Por que se demitem os chefes?
O Hospital Real de Todos os Santos sempre teve um serviço de urgência. E sempre teve um Físico e um Cirurgião responsável pelo Banco. Desde o século XVI.
O Hospital de S. José igualmente. Desde o século XVIII.
Religiões, Monarquias e República perpassaram mais de 500 séculos de história.
De dois elementos para equipas multidisciplinares, altamente diferenciadas, com pesos sociais e motivações diversas, vários foram os estádios que caracterizaram o tão conhecido Banco de S. José.
As histórias em torno deste Banco são múltiplas e umas mais conhecidas do que outras.
Mas o Banco de S. José sempre foi considerado uma joia da coroa. Ser chefe de equipa em S. José sempre foi assumido como um fator de diferenciação profissional e de reconhecimento interpares.
Sempre foi pioneiro em opções, técnicas, arrojo e solidariedade.
O Banco de S. José não devolve doente. Herda o que muitos não conseguem tratar por limitações de diferenciação e de opções políticas erradas.
Na história ímpar de mais de 500 anos os chefes de equipa foram um pilar do funcionamento desta instituição. Sempre tiveram a compreensão do poder político e das diferentes administrações que o geriam. Muitos Enfermeiros Mor foram Diretores de Banco.
E na História nunca se demitiram. Nunca na História houve uma afirmação de vontade inequívoca em torno de um tema comum entre Medicina e Cirurgia.
E então que levou os Chefes de Equipa de Cirurgia e Medicina a demitirem-se a 6 de julho de 2018?
E o que levou quase duzentos médicos das diferentes equipas a assinarem um abaixo assinado a apoiar os seus chefes?
Ordenados maiores? Não.
Mais subsídios? Não.
Mais folgas? Não.
Reivindicações sindicais várias? Não.
Os Chefes de Equipa assumiram a sua posição porque entenderam que a qualidade da Medicina que prestam está a ser posta em causa. Porque entendem que deixaram de ter condições para melhor tratar os cidadãos em geral e os doentes que a eles recorrem.
Porque, apesar de virem a avisar, desde há vários anos, do envelhecimento das equipas nada tem sido feito. O resultado de uma reivindicação sustentada em factos e não respondida reflete-se hoje na exígua dimensão das equipas, incompatível com as exigências deste Serviço de Urgência.
Porque consideram que a existência de telerradiologia numa urgência polivalente e centro de trauma não é aceitável e não é compatível com o que entendem ser uma necessidade básica da sua prática clínica.
Porque consideram que o sistemático encerramento de camas de cuidados intensivos não é adequado ao movimento clínico ao qual são chamados a responder.

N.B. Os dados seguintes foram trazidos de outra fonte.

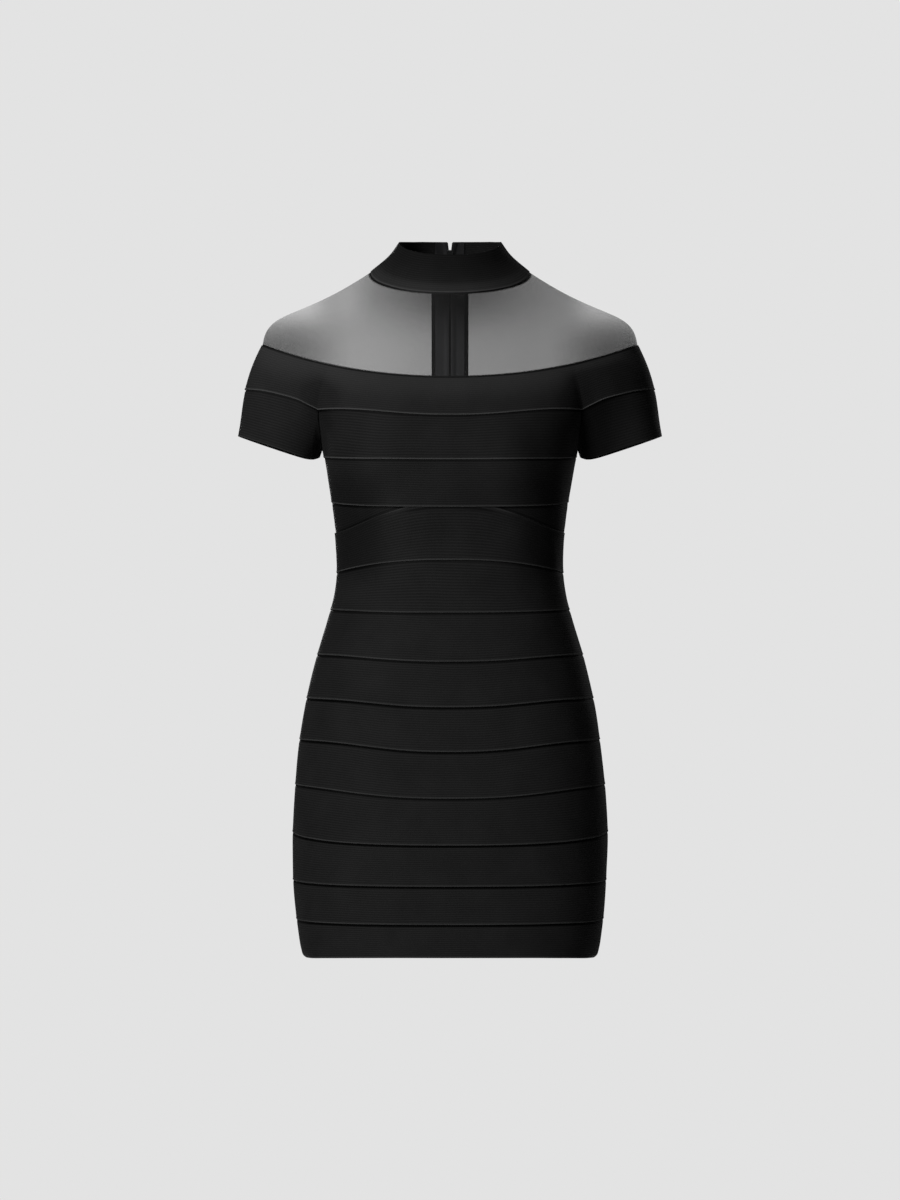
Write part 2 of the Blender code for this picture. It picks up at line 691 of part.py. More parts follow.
def off_shoulder(at, front):
    """The outer station moved off the shoulder line, so that front and back net stay apart."""
    shift = Vector((0.0, -SHOULDER_GAP if front else SHOULDER_GAP, 0.0))
    turn = 90 - SHOULDER_TURN if front else 90 + SHOULDER_TURN
    return dict(at, high=at["high"] + shift, low=at["low"] + shift,
                turn=math.copysign(turn, at["turn"]))


def yokes():
    left, right = half_stations(1, True), half_stations(-1, True)
    left[-1], right[-1] = off_shoulder(left[-1], True), off_shoulder(right[-1], True)
    yoke("yoke_front", left[::-1] + right[1:], (0, len(left) + len(right) - 2))
    left, right = half_stations(1, False), half_stations(-1, False)
    left[-1], right[-1] = off_shoulder(left[-1], False), off_shoulder(right[-1], False)
    yoke("yoke_back_left", [edge_station(1, NET_EDGE)] + left[1:], (len(left) - 1,))
    yoke("yoke_back_right", right[:0:-1] + [edge_station(-1, NET_EDGE)], (0,))


def back_strip(name, look, edges, rows, layer, half):
    """A strip along the centre back. rows are (surface, part) and edges gives x in each row."""
    surfaces = {"collar": collar_surface, "yoke": yoke_surface, "chest": chest_surface}
    grid = []
    for r, (surface, part) in enumerate(rows):
        line = []
        for x in edges(r):
            if surface == "body":
                line.append(body(("edge", x), part))
            else:
                side = 1 if x > 0 else -1
                line.append(surfaces[surface](edge_station(side, abs(x)), part))
        grid.append(line)
    wall(name, look, grid, same(layer), same(half), same(half))


def placket(side):
    parts = (0.01, 0.25, 0.5, 0.75, 0.985)
    xs = (ZIP_EDGE, PLACKET_MIDDLE, PLACKET_WIDE)
    if side < 0:
        xs = tuple(-x for x in xs[::-1])
    back_strip("placket_left" if side > 0 else "placket_right", "knit", lambda r: xs,
               [("yoke", part) for part in parts], 0.0, KNIT / 2)


# ---- zip -------------------------------------------------------------------------------------


def zip_rows(start):
    """The centre back from a place on the collar down past the zip's end.

    The last row is the tapes' own; the coil stops a row above it."""
    rows = [("collar", part) for part in (0.0, 0.2, 0.42, 0.7, 1.0) if part > start]
    rows = [("collar", start)] + rows
    rows += [("yoke", part) for part in (0.25, 0.5, 0.75, 1.0)]
    rows += [("chest", 0.5)]
    top, end = seam("chest", 180.0), seam(ZIP_END, 180.0)
    drop = end + CHAIN_PAST - top
    rows += [("body", top + drop * i / ZIP_STEPS) for i in range(ZIP_STEPS + 1)]
    return rows + [("body", end + TAPE_PAST)]


def tape(side):
    rows = zip_rows(0.0)

    def edges(r):
        surface, part = rows[r]
        notch = TAPE_NOTCH * max(0.0, 1 - 2 * part) if surface == "collar" else 0.0
        xs = (TAPE_GAP + notch, TAPE_MIDDLE, TAPE_EDGE)
        return xs if side > 0 else tuple(-x for x in xs[::-1])

    back_strip("zip_tape_left" if side > 0 else "zip_tape_right", "tape", edges, rows,
               TAPE_LAYER, TAPE / 2)


def chain():
    back_strip("zip_chain", "coil", lambda r: (-CHAIN_HALF, -0.05, 0.05, CHAIN_HALF),
               zip_rows(CHAIN_TOP)[:-1], CHAIN_LAYER, CHAIN_THICK / 2)


def slider_frame():
    """Axes at the slider: x across, y up along the collar, z outwards."""
    here = collar_surface(edge_station(1, 0.5), CHAIN_TOP)
    here.x = 0.0
    up = collar_surface(edge_station(1, 0.5), 0.0) - collar_surface(edge_station(1, 0.5), 1.0)
    up.x = 0.0
    up.normalize()
    across = Vector((1.0, 0.0, 0.0))
    out = up.cross(across)
    turned = Matrix((across, up, out)).transposed().to_4x4()
    return Matrix.Translation(here * METRE) @ turned


def box_piece(name, look, boxes, frame):
    """Boxes joined to one solid. Each is a dictionary with its centre and size in these axes."""
    made = []
    for i, box in enumerate(boxes):
        mesh = bmesh.new()
        bmesh.ops.create_cube(mesh, size=1.0)
        bmesh.ops.scale(mesh, vec=Vector(box["size"]) * METRE, verts=mesh.verts)
        bmesh.ops.translate(mesh, vec=Vector(box["centre"]) * METRE, verts=mesh.verts)
        bmesh.ops.transform(mesh, matrix=frame, verts=mesh.verts)
        piece = finished(name if i == 0 else f"{name}_with_{i}", look, mesh)
        made.append(piece)
        if i:
            piece.hide_render = True
            piece.display_type = "WIRE"
            union = made[0].modifiers.new(f"join_{i}", "BOOLEAN")
            union.operation = "UNION"
            union.object = piece


def slider(frame):
    """Two plates joined by a post, with a bridge over the front plate that holds the pull."""
    outer, inner = SLIDER["outer"], SLIDER["inner"]
    plate = (SLIDER["wide"], SLIDER["long"], SLIDER["plate"])
    post = (SLIDER["post"], 2.4, outer - inner + 0.4)
    foot = (SLIDER["foot"], 0.9, 2.6)
    box_piece("zip_slider", "metal", [
        dict(centre=(0.0, SLIDER["middle"], outer), size=plate),
        dict(centre=(0.0, SLIDER["middle"], inner), size=plate),
        dict(centre=(0.0, SLIDER["middle"] + 4.1, (outer + inner) / 2), size=post),
        dict(centre=(0.0, -3.95, SLIDER["foot_out"]), size=foot),
        dict(centre=(0.0, 0.95, SLIDER["foot_out"]), size=foot),
        dict(centre=(0.0, -1.5, SLIDER["bridge_out"]), size=(SLIDER["post"], 6.0, 1.0)),
    ], frame)


def pull(frame):
    """A flat tab on two arms, whose crossbar lies under the slider's bridge."""
    along, out = PIVOT["along"], PIVOT["out"]
    arm = (1.0, 4.5, 1.0)
    box_piece("zip_pull", "metal", [
        dict(centre=(0.0, along + PULL["tab_at"], out), size=PULL["tab"]),
        dict(centre=(-PULL["arm_at"], along - 1.95, out), size=arm),
        dict(centre=(PULL["arm_at"], along - 1.95, out), size=arm),
        dict(centre=(0.0, along, out), size=(4.1, 0.8, 0.8)),
    ], frame)


def build():
    clear_scene()
    collar()
    yokes()
    for side in (1, -1):
        placket(side)
    neckline_band()
    bust_band()
    for side in (1, -1):
        wedge(side)
        sleeve(side)
    waist_band()
    for row in BANDS:
        plain_band(row)
    for side in (1, -1):
        tape(side)
    chain()
    frame = slider_frame()
    slider(frame)
    pull(frame)


build()
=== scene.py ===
"""Bandage-knit bodycon dress with a net yoke, dressed on its CAD frame.

The cloth is made in millimetres on the same named surfaces as the solids, sampled finely, and
each piece is a thin closed shell with rounded folds. +X is the wearer's left and the front faces
-Y. The metal parts of the zip are modelled from primitives.
"""
import math
import bpy
import numpy as np
from mathutils import Matrix, Vector


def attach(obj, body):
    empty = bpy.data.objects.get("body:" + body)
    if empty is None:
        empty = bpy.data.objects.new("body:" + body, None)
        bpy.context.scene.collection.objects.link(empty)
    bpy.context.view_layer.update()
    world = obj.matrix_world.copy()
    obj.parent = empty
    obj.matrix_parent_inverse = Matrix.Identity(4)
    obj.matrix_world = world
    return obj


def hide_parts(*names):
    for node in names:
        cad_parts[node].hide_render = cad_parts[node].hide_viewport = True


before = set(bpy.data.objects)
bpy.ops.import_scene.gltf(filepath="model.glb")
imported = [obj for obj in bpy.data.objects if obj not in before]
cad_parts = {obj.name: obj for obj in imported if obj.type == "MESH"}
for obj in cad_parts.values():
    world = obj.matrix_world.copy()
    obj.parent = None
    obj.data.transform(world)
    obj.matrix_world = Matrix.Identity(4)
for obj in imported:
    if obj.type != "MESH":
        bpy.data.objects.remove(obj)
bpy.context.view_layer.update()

bpy.ops.object.select_all(action="DESELECT")

METRE = 0.001         # the cloth's sizes below are in millimetres
MIRROR = np.array((-1.0, 1.0, 1.0))     # from the wearer's left to the right
LEVEL = np.array((1.0, 1.0, 0.0))       # leaves the height out of a direction

# ---- camera, light and floor -----------------------------------------------------------------

CAMERA_AT = (0.0, -4.5, -0.3759)
CAMERA_LENS, CAMERA_SENSOR = 117.8, 36.0
CAMERA_SEES = (0.1, 50.0)
BACKDROP, FLOOR_PAPER = "#e3e3e3", "#e0e0e0"
FLOOR_Z, FLOOR_RADIUS, FLOOR_CORNERS = -1.42, 2.2, 96
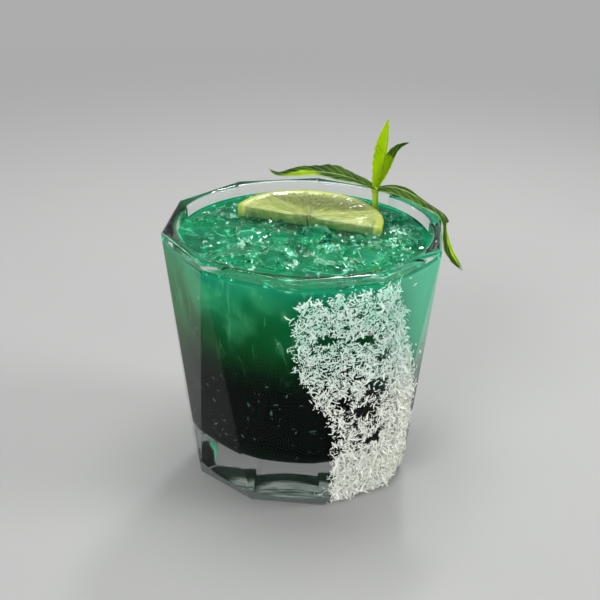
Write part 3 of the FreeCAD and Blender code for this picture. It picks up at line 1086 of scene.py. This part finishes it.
def make_lime(finish):
    """Half a wheel of lime: dished segments, pith, pored peel and a cut front face."""
    place = lime_frame()
    spokes = 150
    radii = [0.3, 1.1] + [2.4 + 0.5 * step for step in range(41)]
    radii += [23.1, 23.5, 23.9, 24.3, 24.6]
    charts = []
    shares = []
    corners = []
    for hand in (1, -1):
        for radius in radii:
            for spoke in range(spokes + 1):
                angle = 180 * spoke / spokes
                rise = lime_height(angle, radius) * (1 if hand > 0 else -1)
                z = (LIME_THICKNESS if hand > 0 else 0) + rise
                turn = math.radians(angle)
                corners.append(point(radius * math.cos(turn), radius * math.sin(turn), z))
                charts.append((angle / 180, radius / LIME_RADIUS))
                inside = 1 if radius < LIME_RADIUS - LIME_PEEL else 0
                shares.append(membrane_share(angle, radius) * inside)
    rows = len(radii)
    width = spokes + 1
    faces = grid_faces(rows - 1, spokes) + grid_faces(rows - 1, spokes, first=rows * width)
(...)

Porque consideram que há limites que são demasiado perigosos de ultrapassar e após os quais já não há retorno possível.
E que sucedeu perante esta nunca vista posição:
O Ministro desvalorizou. Disse que eram manobras dos sindicatos e que a demissão só tinha sido assinada por 2 ou 3 médicos. Para um Mestre em política certamente que esta sua afirmação ficará nos manuais de comunicação, no capítulo do que não deve ser dito.
A Presidente de Conselho de Administração deu razão às reivindicações com a desfaçatez de quem as ouvia pela primeira vez. Documentos muitos e conversas várias certamente que a desmentirão.
A Ordem dos Médicos foi ao terreno e deu a cara a apoiar os Chefes. E bem como os Sindicatos.
Até a Comissão Parlamentar quis ir a S. José falar com os Heróis. Ao que me consta, uma reunião marcada pela frase de uma deputada socialista presente e que afirmou: Tenham paciência!
Passaram semanas e que aconteceu. O Ministro anunciou o maior concurso de sempre. A realidade leva a que saiam mais internistas do que os que entram e na cirurgia nada se acrescenta.
Da telerradiologia tudo está na mesma e sem alteração.
Das camas fechadas de cuidados intensivos ainda nenhuma se viu a ser utilizada.
E, é verdade, os Chefes da MAC também se demitiram. Por iguais motivos
Se ainda ninguém percebeu por que se demitiram os chefes é porque é alguém muito distraído.
E que farão essas personalidades tão sabedoras, mas tão distraídas, se a metade dos cirurgiões que podem deixar de fazer banco o fizerem. Nesse dia, o Banco de S. José, com mais de 500 anos, fechará as portas. Ou poderá talvez passar a ser a Urgência Básica da cidade de Lisboa.